[WORK INSTRUCTIONS]
Copy out all of the material, matching it word for word.

[Part of a data file]
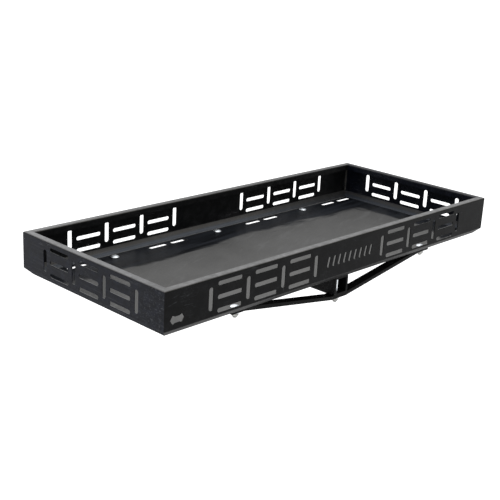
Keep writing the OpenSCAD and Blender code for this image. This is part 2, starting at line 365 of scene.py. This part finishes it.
def zinc_plate(name, tones, gloss):
    """Zinc plate: light metal with a fine grain and cloudy shine. tones are its dark and light."""
    g = Graph(name)
    where = g.place()
    cloud = g.noise(where, 160.0, 3.0, 0.6)
    grain = g.noise(where, 1400.0, 2.0, 0.6)
    g.feed(g.mix(g.ramp(cloud, 0.35, 0.7), *tones), "Base Color")
    g.set("Metallic", 1.0)
    g.feed(g.ramp(cloud, 0.3, 0.7, gloss, gloss + 0.15), "Roughness")
    g.feed(g.bump(grain, 0.2, 0.0002), "Normal")
    return g.material


def on_front(from_left, height):
    """Place on the front wall's face, from its left end and from the tray's underside."""
    return Vector((-TRAY_HALF + from_left, FRONT_Y, FLOOR_UNDER + height))


def streak(g, where, start, end, width):
    """A soft, broken line of wear between two places on the front wall's outside."""
    run = end - start
    turn = run.to_track_quat("X", "Z").to_euler()
    local = g.split(g.stretch(where, (1, 1, 1), turn, start))
    line = g.ramp(g.math("ABSOLUTE", local["Z"]), 0.0, width, 1.0, 0.0)
    ends = g.times(
        g.ramp(local["X"], 0.0, 0.012),
        g.ramp(local["X"], run.length - 0.02, run.length, 1.0, 0.0),
    )
    near = g.ramp(g.math("ABSOLUTE", local["Y"]), 0.004, 0.006, 1.0, 0.0)
    broken = g.ramp(g.noise(where, 90.0, 3.0, 0.7), 0.35, 0.6)
    return g.times(g.times(line, ends), g.times(near, broken))


def front_wear(g, where):
    """Two faint rubs near the left end of the front wall, and a nick below a slot."""
    long_rub = streak(g, where, on_front(0.006, 0.0721), on_front(0.084, 0.0891), 0.0020)
    short_rub = streak(g, where, on_front(0.018, 0.0876), on_front(0.045, 0.0936), 0.0016)
    rubs = g.times(g.math("MAXIMUM", long_rub, short_rub), 0.20)
    nick = streak(g, where, on_front(0.3660, 0.0346), on_front(0.3695, 0.0186), 0.0016)
    return g.math("MAXIMUM", rubs, g.times(nick, 0.9))


def corner_wear(g, where):
    """Wear on the left wall's outside: pits and blots near its front end, and fine
    hair scratches and grain all over, stronger low down."""
    place = g.split(where)
    end = g.ramp(place["Y"], FRONT_Y + 0.02, FRONT_Y + 0.17, 1.0, 0.0)
    outside = g.ramp(place["X"], -TRAY_HALF + 0.001, -TRAY_HALF + 0.003, 1.0, 0.0)
    pits = g.ramp(g.noise(where, 260.0, 3.0, 0.65), 0.62, 0.74)
    blots = g.ramp(g.noise(g.stretch(where, (1, 1, 0.5)), 95.0, 3.0, 0.7, 0.6), 0.54, 0.70)
    spots = g.math("MAXIMUM", g.times(pits, 0.6), g.times(blots, 0.30))
    fine = g.noise(g.stretch(where, (1, 0.11, 0.0022), (0.035, 0.0, 0.0)), 1.0, 3.0, 0.6)
    group = g.ramp(g.noise(where, 16.0, 3.0, 0.7), 0.35, 0.65)
    hair = g.times(g.ramp(fine, 0.50, 0.74), group)
    grain = g.ramp(g.noise(where, 150.0, 4.0, 0.75), 0.45, 0.75)
    all_over = g.math("ADD", g.times(hair, 0.22), g.times(grain, 0.055))
    lower = g.ramp(place["Z"], FLOOR_TOP + 0.02, FLOOR_TOP + 0.07, 1.35, 0.55)
    all_over = g.times(all_over, lower)
    return g.times(outside, g.math("MAXIMUM", all_over, g.times(end, spots)))


# A low IOR keeps the upright faces dark under the bright studio. The amounts of dust and painted
# sheen on level faces differ by wall: the near front and left rims are painted brighter than the far
# right one.
coat_front = powder_coat("black_coat_front", BLACK, 0.34, "x", dust_and_sheen=0.265, ior=1.13,
                         ledge=0.10, worn=front_wear, marked=0.22)
coat_rear = powder_coat("black_coat_rear", REAR_LIT_BLACK, 0.32, "x", dust_and_sheen=0.155, ior=1.18,
                        ledge=0.105, fade=0.12)
coat_left = powder_coat("black_coat_left", BLUE_BLACK, 0.32, "y", dust_and_sheen=0.22, ior=1.168,
                        ledge=0.10, worn=corner_wear, under=0.9)
coat_right = powder_coat("black_coat_right", BLUE_BLACK, 0.32, "y", dust_and_sheen=0.030, ior=1.22,
                         ledge=0.05)
coat_floor = painted_sheen_floor()
coat_weld = powder_coat("black_coat_weld", WELD_LIT_BLACK, 0.26, "x", dust_and_sheen=0.0, ior=1.40)
# The shank and braces take the darker black of painted shade
coat_bar = powder_coat("black_coat_bar", UNDER_TRAY_SHADED_BLACK, 0.36, "x", dust_and_sheen=0.0, ior=1.12)
zinc = zinc_plate("zinc_plate", ZINC, 0.34)
# Duller zinc, darker too as painted shade, for the nuts and threads under the floor
zinc_dull_shaded = zinc_plate("zinc_plate_dull_shaded", ZINC_DULL_AND_SHADED, 0.24)

FINISH = {
    "floor_pan": coat_floor,
    "front_wall": coat_front,
    "rear_wall": coat_rear,
    "left_wall": coat_left,
    "right_wall": coat_right,
    "shank_tube": coat_bar,
    "front_brace": coat_bar,
    "rear_brace": coat_bar,
}
slot_of = {row["node"]: row["material_slot"] for row in frame["record"]["subparts"]}
for name, piece in nodes.items():
    piece.data.materials.clear()
    plain = zinc if slot_of[name] == "zinc" else coat_front
    piece.data.materials.append(FINISH.get(name, plain))


# ---------------------------------------------------------------- mesh pieces
SMOOTH_BELOW = math.radians(35)


def circle(radius):
    """Outline of a lathe ring: the same radius at every angle."""
    return lambda angle: radius


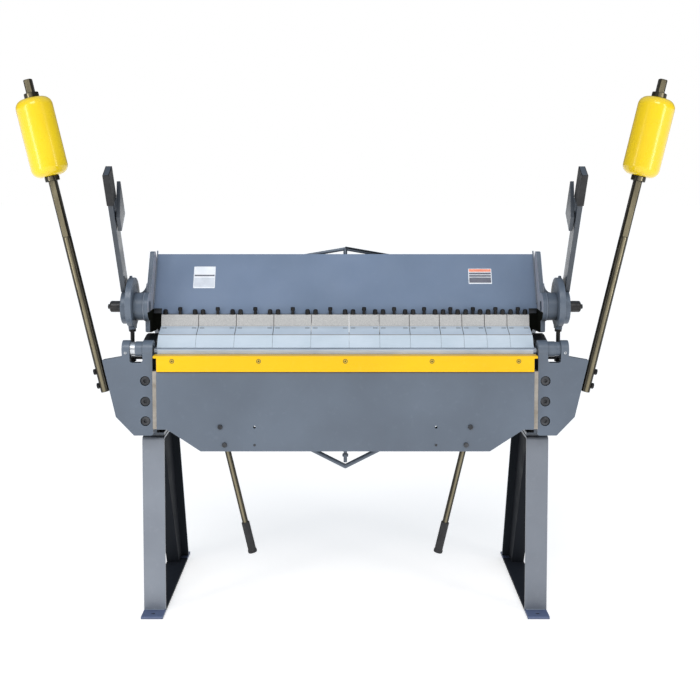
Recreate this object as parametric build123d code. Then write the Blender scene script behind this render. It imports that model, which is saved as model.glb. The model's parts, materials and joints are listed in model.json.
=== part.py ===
from build123d import *
import os
from math import cos, radians, sin, tan

# Box-and-pan sheet metal brake on two welded stands.
# Frame: +Z up, +Y towards the back, +X to the operator's right, millimetres.
# The origin is at floor level, in the middle of the four anchor holes.

os.makedirs("parts", exist_ok=True)

# ---- driving dimensions -------------------------------------------------
BEND_Y = -279.0          # bend line: the axis that the bending leaf turns on
BEND_Z = 895.0
SHEET_GAP = 0.6          # finger foot above the bed when clamped

STAND_IN, STAND_OUT = 603.0, 676.0     # strip of the stand, distance from the middle
STAND_TOP = 596.0
STRIP_T = 8.0
BASE_T = 9.0
BASE_HALF_Y = 314.0
ANCHOR_Y = 285.0
ANCHOR_R = 7.0
LEG_FRONT_Y = -254.0
TOP_BACK_Y = 49.0
LEG_BACK_Y = 279.0
BEND_R = 12.0
BRACE_FRONT_TOP, BRACE_FRONT_LOW = -127.0, 198.0    # front edge of the stand's angle brace
BRACE_IN, BRACE_T = 629.0, 7.0
FRAME_BOLT_X = (616.0, 664.0)
FRAME_BOLT_Y = (-200.0, 0.0)

WEB_IN, WEB_OUT = 629.0, 652.0         # upright side frame of the bed
FLANGE_T = 12.0
PIVOT_Y, PIVOT_Z = 60.0, 900.0         # rear pivot of the clamping beam
PIVOT_R = 14.0
RUN_GAP = 0.05                         # radial clearance of a turning fit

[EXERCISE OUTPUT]
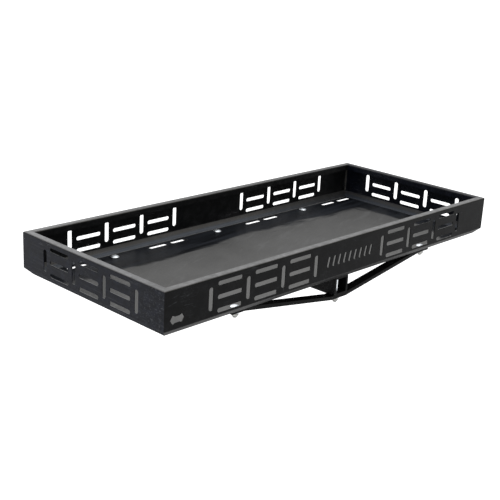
Keep writing the OpenSCAD and Blender code for this image. This is part 2, starting at line 365 of scene.py. This part finishes it.
def zinc_plate(name, tones, gloss):
    """Zinc plate: light metal with a fine grain and cloudy shine. tones are its dark and light."""
    g = Graph(name)
    where = g.place()
    cloud = g.noise(where, 160.0, 3.0, 0.6)
    grain = g.noise(where, 1400.0, 2.0, 0.6)
    g.feed(g.mix(g.ramp(cloud, 0.35, 0.7), *tones), "Base Color")
    g.set("Metallic", 1.0)
    g.feed(g.ramp(cloud, 0.3, 0.7, gloss, gloss + 0.15), "Roughness")
    g.feed(g.bump(grain, 0.2, 0.0002), "Normal")
    return g.material


def on_front(from_left, height):
    """Place on the front wall's face, from its left end and from the tray's underside."""
    return Vector((-TRAY_HALF + from_left, FRONT_Y, FLOOR_UNDER + height))


def streak(g, where, start, end, width):
    """A soft, broken line of wear between two places on the front wall's outside."""
    run = end - start
    turn = run.to_track_quat("X", "Z").to_euler()
    local = g.split(g.stretch(where, (1, 1, 1), turn, start))
    line = g.ramp(g.math("ABSOLUTE", local["Z"]), 0.0, width, 1.0, 0.0)
    ends = g.times(
        g.ramp(local["X"], 0.0, 0.012),
        g.ramp(local["X"], run.length - 0.02, run.length, 1.0, 0.0),
    )
    near = g.ramp(g.math("ABSOLUTE", local["Y"]), 0.004, 0.006, 1.0, 0.0)
    broken = g.ramp(g.noise(where, 90.0, 3.0, 0.7), 0.35, 0.6)
    return g.times(g.times(line, ends), g.times(near, broken))


def front_wear(g, where):
    """Two faint rubs near the left end of the front wall, and a nick below a slot."""
    long_rub = streak(g, where, on_front(0.006, 0.0721), on_front(0.084, 0.0891), 0.0020)
    short_rub = streak(g, where, on_front(0.018, 0.0876), on_front(0.045, 0.0936), 0.0016)
    rubs = g.times(g.math("MAXIMUM", long_rub, short_rub), 0.20)
    nick = streak(g, where, on_front(0.3660, 0.0346), on_front(0.3695, 0.0186), 0.0016)
    return g.math("MAXIMUM", rubs, g.times(nick, 0.9))


def corner_wear(g, where):
    """Wear on the left wall's outside: pits and blots near its front end, and fine
    hair scratches and grain all over, stronger low down."""
    place = g.split(where)
    end = g.ramp(place["Y"], FRONT_Y + 0.02, FRONT_Y + 0.17, 1.0, 0.0)
    outside = g.ramp(place["X"], -TRAY_HALF + 0.001, -TRAY_HALF + 0.003, 1.0, 0.0)
    pits = g.ramp(g.noise(where, 260.0, 3.0, 0.65), 0.62, 0.74)
    blots = g.ramp(g.noise(g.stretch(where, (1, 1, 0.5)), 95.0, 3.0, 0.7, 0.6), 0.54, 0.70)
    spots = g.math("MAXIMUM", g.times(pits, 0.6), g.times(blots, 0.30))
    fine = g.noise(g.stretch(where, (1, 0.11, 0.0022), (0.035, 0.0, 0.0)), 1.0, 3.0, 0.6)
    group = g.ramp(g.noise(where, 16.0, 3.0, 0.7), 0.35, 0.65)
    hair = g.times(g.ramp(fine, 0.50, 0.74), group)
    grain = g.ramp(g.noise(where, 150.0, 4.0, 0.75), 0.45, 0.75)
    all_over = g.math("ADD", g.times(hair, 0.22), g.times(grain, 0.055))
    lower = g.ramp(place["Z"], FLOOR_TOP + 0.02, FLOOR_TOP + 0.07, 1.35, 0.55)
    all_over = g.times(all_over, lower)
    return g.times(outside, g.math("MAXIMUM", all_over, g.times(end, spots)))


# A low IOR keeps the upright faces dark under the bright studio. The amounts of dust and painted
# sheen on level faces differ by wall: the near front and left rims are painted brighter than the far
# right one.
coat_front = powder_coat("black_coat_front", BLACK, 0.34, "x", dust_and_sheen=0.265, ior=1.13,
                         ledge=0.10, worn=front_wear, marked=0.22)
coat_rear = powder_coat("black_coat_rear", REAR_LIT_BLACK, 0.32, "x", dust_and_sheen=0.155, ior=1.18,
                        ledge=0.105, fade=0.12)
coat_left = powder_coat("black_coat_left", BLUE_BLACK, 0.32, "y", dust_and_sheen=0.22, ior=1.168,
                        ledge=0.10, worn=corner_wear, under=0.9)
coat_right = powder_coat("black_coat_right", BLUE_BLACK, 0.32, "y", dust_and_sheen=0.030, ior=1.22,
                         ledge=0.05)
coat_floor = painted_sheen_floor()
coat_weld = powder_coat("black_coat_weld", WELD_LIT_BLACK, 0.26, "x", dust_and_sheen=0.0, ior=1.40)
# The shank and braces take the darker black of painted shade
coat_bar = powder_coat("black_coat_bar", UNDER_TRAY_SHADED_BLACK, 0.36, "x", dust_and_sheen=0.0, ior=1.12)
zinc = zinc_plate("zinc_plate", ZINC, 0.34)
# Duller zinc, darker too as painted shade, for the nuts and threads under the floor
zinc_dull_shaded = zinc_plate("zinc_plate_dull_shaded", ZINC_DULL_AND_SHADED, 0.24)

FINISH = {
    "floor_pan": coat_floor,
    "front_wall": coat_front,
    "rear_wall": coat_rear,
    "left_wall": coat_left,
    "right_wall": coat_right,
    "shank_tube": coat_bar,
    "front_brace": coat_bar,
    "rear_brace": coat_bar,
}
slot_of = {row["node"]: row["material_slot"] for row in frame["record"]["subparts"]}
for name, piece in nodes.items():
    piece.data.materials.clear()
    plain = zinc if slot_of[name] == "zinc" else coat_front
    piece.data.materials.append(FINISH.get(name, plain))


# ---------------------------------------------------------------- mesh pieces
SMOOTH_BELOW = math.radians(35)


def circle(radius):
    """Outline of a lathe ring: the same radius at every angle."""
    return lambda angle: radius


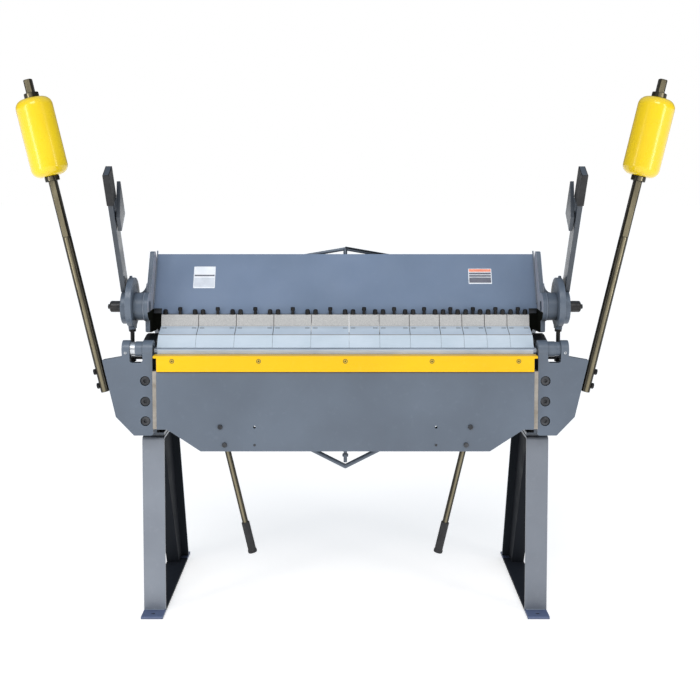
Recreate this object as parametric build123d code. Then write the Blender scene script behind this render. It imports that model, which is saved as model.glb. The model's parts, materials and joints are listed in model.json.
=== part.py ===
from build123d import *
import os
from math import cos, radians, sin, tan

# Box-and-pan sheet metal brake on two welded stands.
# Frame: +Z up, +Y towards the back, +X to the operator's right, millimetres.
# The origin is at floor level, in the middle of the four anchor holes.

os.makedirs("parts", exist_ok=True)

# ---- driving dimensions -------------------------------------------------
BEND_Y = -279.0          # bend line: the axis that the bending leaf turns on
BEND_Z = 895.0
SHEET_GAP = 0.6          # finger foot above the bed when clamped

STAND_IN, STAND_OUT = 603.0, 676.0     # strip of the stand, distance from the middle
STAND_TOP = 596.0
STRIP_T = 8.0
BASE_T = 9.0
BASE_HALF_Y = 314.0
ANCHOR_Y = 285.0
ANCHOR_R = 7.0
LEG_FRONT_Y = -254.0
TOP_BACK_Y = 49.0
LEG_BACK_Y = 279.0
BEND_R = 12.0
BRACE_FRONT_TOP, BRACE_FRONT_LOW = -127.0, 198.0    # front edge of the stand's angle brace
BRACE_IN, BRACE_T = 629.0, 7.0
FRAME_BOLT_X = (616.0, 664.0)
FRAME_BOLT_Y = (-200.0, 0.0)

WEB_IN, WEB_OUT = 629.0, 652.0         # upright side frame of the bed
FLANGE_T = 12.0
PIVOT_Y, PIVOT_Z = 60.0, 900.0         # rear pivot of the clamping beam
PIVOT_R = 14.0
RUN_GAP = 0.05                         # radial clearance of a turning fit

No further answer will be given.